So here I am, contemplating life sans coffee. I’ll be honest, I teared up a little at first. But I want to be better, so cut it I did. I may love the grey scale in photography, but I live my life very black and white, so I was all ready to go "all-in" on my first day and quit cold turkey. That lasted until about 9:30. In the morning. I must say, my Starbucks was VERY helpful!! They knew of the situation, and decided to help wean me off slowly over the course of a few days instead. Now, a few days later, instead of having my triple espresso (multiple times a day) I am only having a doppio (two shots) and only one of those. No going back for more! And I haven't! Green tea occasionally, but that's it!
Honestly, I am stubborn and always have to win (Monica much?) I have (almost) never met a challenge I did not like- and can endure more than I thought I ever could- so this coffee thing- piece of cake....mmmm.... cake.... but I digress. Join me again next week to see how I made it through. If I am still alive. Or in jail. (I cannot be held responsible for what happens to you if you piss me off whilst on this road).
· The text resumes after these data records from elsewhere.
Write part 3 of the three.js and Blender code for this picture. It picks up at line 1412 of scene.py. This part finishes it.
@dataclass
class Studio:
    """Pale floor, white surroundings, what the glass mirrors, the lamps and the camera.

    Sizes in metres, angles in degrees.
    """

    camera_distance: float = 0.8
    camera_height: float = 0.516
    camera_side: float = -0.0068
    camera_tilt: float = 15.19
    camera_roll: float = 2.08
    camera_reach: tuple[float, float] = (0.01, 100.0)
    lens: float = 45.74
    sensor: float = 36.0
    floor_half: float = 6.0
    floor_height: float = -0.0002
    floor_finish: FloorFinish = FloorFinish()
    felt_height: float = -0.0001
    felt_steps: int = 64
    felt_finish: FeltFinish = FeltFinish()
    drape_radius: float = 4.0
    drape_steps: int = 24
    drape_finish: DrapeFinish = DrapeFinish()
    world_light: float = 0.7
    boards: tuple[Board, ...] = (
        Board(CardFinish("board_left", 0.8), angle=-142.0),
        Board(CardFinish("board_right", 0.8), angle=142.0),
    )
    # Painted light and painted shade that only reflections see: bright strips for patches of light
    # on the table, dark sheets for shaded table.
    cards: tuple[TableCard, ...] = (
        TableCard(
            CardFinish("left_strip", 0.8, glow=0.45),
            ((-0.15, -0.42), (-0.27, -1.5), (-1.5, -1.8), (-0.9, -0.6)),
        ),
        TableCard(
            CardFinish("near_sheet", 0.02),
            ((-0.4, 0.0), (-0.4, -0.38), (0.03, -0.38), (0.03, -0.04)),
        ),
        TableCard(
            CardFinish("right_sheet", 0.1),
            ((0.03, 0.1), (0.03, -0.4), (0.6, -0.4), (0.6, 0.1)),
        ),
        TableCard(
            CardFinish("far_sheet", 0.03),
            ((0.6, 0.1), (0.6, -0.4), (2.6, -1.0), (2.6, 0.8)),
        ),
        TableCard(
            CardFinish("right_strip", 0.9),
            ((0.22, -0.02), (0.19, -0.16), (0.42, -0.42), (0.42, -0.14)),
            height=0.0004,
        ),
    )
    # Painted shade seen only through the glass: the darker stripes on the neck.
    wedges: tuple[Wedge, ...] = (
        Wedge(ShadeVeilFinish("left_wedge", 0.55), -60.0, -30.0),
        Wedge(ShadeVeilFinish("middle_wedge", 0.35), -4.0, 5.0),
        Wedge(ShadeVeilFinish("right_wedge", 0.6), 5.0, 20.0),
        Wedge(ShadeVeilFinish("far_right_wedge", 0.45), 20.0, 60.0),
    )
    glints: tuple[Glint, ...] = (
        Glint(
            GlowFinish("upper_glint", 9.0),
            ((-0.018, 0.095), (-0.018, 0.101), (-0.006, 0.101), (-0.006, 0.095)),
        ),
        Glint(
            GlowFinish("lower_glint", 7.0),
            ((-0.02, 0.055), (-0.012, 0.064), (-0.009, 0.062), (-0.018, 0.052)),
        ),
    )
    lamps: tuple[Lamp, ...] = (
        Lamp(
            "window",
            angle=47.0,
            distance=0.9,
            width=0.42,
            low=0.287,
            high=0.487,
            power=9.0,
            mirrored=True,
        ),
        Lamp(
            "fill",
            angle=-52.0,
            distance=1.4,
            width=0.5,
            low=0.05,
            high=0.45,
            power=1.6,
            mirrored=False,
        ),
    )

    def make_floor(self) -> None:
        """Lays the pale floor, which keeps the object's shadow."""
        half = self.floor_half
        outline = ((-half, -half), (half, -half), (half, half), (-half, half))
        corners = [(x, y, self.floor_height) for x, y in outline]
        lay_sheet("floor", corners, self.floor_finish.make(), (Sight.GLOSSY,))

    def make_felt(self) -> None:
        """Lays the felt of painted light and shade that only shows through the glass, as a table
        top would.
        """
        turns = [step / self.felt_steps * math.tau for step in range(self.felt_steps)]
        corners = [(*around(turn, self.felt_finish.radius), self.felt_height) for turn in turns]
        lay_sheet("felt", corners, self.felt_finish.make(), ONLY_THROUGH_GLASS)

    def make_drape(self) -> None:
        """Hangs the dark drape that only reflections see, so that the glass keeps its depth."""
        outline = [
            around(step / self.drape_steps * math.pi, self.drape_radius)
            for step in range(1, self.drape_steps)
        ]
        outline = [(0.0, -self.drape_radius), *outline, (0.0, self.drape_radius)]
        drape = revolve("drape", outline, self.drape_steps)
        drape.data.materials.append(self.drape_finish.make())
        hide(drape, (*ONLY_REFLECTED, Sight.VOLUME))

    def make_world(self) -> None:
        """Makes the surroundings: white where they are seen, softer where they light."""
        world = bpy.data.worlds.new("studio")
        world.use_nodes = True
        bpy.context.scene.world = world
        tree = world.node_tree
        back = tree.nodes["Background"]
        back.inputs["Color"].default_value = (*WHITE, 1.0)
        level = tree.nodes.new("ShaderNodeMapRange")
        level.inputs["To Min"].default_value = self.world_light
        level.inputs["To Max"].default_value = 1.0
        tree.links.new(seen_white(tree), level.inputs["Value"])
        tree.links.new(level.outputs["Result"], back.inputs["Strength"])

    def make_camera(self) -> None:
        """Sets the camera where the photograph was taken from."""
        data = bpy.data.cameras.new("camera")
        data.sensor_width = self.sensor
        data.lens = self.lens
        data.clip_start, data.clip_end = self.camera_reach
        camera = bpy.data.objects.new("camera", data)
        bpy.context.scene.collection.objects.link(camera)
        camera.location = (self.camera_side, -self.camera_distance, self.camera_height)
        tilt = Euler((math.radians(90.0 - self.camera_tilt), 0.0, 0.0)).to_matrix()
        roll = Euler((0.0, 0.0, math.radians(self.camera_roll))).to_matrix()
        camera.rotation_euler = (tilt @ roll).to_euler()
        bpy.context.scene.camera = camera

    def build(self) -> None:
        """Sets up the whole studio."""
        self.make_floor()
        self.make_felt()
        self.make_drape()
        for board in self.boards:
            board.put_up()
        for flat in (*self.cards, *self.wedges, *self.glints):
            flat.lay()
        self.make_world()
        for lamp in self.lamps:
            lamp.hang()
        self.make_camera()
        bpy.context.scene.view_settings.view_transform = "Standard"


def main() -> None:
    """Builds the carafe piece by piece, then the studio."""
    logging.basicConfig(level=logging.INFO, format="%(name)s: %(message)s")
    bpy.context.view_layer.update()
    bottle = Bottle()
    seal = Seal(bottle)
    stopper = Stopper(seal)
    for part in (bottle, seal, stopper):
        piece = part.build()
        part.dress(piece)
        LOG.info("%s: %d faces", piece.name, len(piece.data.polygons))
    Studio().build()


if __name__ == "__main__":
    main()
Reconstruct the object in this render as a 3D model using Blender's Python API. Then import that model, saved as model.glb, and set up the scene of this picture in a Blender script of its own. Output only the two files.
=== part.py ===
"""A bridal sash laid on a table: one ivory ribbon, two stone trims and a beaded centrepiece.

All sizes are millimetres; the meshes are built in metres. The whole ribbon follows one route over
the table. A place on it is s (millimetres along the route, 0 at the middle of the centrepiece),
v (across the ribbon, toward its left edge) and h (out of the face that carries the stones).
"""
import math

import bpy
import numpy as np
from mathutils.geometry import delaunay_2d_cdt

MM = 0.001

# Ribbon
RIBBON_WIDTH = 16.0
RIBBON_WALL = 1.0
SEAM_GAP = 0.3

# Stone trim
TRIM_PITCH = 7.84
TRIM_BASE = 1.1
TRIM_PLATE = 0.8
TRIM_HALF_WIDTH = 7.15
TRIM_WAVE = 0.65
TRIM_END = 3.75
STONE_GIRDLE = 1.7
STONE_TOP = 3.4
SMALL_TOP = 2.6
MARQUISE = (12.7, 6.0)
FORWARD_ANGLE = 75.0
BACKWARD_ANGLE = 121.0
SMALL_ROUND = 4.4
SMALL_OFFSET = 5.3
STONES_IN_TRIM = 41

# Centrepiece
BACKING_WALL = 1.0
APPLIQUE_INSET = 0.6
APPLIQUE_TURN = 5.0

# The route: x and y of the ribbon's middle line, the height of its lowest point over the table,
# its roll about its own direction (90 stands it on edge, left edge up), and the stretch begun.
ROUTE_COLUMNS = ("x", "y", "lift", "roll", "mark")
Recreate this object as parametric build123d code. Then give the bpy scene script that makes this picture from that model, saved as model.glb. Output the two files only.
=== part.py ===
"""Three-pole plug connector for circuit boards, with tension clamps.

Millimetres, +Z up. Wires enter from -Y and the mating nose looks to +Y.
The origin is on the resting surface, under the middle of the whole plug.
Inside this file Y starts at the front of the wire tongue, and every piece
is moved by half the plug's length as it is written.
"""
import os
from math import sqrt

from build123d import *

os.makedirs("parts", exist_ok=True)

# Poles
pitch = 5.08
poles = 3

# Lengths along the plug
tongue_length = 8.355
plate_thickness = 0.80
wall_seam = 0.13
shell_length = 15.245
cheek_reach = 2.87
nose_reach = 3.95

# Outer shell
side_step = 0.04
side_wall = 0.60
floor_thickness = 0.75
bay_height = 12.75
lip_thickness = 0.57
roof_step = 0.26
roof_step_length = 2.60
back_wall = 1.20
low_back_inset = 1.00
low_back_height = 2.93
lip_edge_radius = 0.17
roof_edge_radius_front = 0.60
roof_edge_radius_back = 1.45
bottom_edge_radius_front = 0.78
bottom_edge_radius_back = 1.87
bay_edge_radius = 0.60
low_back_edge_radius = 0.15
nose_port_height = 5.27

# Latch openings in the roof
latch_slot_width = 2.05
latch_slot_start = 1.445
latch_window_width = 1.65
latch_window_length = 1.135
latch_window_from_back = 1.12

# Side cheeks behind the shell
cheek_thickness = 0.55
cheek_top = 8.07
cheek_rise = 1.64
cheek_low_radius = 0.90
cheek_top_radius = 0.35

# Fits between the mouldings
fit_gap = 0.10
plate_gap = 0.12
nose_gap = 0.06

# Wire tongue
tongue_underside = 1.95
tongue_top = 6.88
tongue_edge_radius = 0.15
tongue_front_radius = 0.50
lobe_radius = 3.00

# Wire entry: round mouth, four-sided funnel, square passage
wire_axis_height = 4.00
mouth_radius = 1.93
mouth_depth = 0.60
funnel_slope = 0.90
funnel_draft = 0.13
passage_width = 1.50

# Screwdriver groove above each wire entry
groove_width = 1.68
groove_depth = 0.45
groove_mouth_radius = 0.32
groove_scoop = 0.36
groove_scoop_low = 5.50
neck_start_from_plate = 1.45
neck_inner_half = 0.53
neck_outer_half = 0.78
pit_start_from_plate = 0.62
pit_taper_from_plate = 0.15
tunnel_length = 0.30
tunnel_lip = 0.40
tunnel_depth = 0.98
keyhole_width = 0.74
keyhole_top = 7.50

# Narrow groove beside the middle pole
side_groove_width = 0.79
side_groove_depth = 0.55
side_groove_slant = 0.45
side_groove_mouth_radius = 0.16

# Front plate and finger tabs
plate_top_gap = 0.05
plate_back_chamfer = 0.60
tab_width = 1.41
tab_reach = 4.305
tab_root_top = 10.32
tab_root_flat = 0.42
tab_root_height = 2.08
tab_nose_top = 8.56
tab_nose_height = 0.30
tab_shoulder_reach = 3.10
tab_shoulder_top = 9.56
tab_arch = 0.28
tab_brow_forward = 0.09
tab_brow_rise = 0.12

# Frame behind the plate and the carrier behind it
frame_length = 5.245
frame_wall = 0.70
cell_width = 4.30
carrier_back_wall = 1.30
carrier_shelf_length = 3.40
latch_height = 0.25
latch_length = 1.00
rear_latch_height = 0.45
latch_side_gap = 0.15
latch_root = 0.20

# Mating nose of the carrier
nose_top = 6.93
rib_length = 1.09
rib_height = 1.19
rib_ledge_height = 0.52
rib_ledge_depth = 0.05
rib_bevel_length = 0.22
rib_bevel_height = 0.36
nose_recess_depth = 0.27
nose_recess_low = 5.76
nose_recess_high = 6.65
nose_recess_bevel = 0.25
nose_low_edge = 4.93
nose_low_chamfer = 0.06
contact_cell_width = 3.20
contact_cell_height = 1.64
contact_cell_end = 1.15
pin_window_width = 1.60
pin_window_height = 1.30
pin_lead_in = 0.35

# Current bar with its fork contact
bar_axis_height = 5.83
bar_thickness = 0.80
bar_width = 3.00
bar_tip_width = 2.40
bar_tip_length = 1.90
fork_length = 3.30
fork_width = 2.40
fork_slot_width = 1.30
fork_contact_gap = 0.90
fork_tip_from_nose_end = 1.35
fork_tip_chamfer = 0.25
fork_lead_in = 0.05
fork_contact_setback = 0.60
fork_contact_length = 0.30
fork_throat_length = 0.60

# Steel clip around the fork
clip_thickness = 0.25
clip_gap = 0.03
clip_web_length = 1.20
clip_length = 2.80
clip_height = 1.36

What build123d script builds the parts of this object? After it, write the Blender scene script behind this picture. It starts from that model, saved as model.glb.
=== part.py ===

And don’t worry everyone, just like every episode of House: it’s not lupus.
So, turns out I picked a bad week to give up coffee. No. Seriously. Bad Week.
Now, normally I visit Starbucks 2 or 3 times a day. During Tech Week it's more like 3 or 4 times. Last Tuesday I started a shift at Starbucks at 10 and made it all the way to 11:30 until I felt the grumpies start to take hold of me and Mr. Headache slowly close his ﬁngers around my scalp. I messed up an iced chai tea (on purpose maybe?), so I decided to drink it. I know, black tea, but I hadn’t had anything else, so that was my “cheat” for the day.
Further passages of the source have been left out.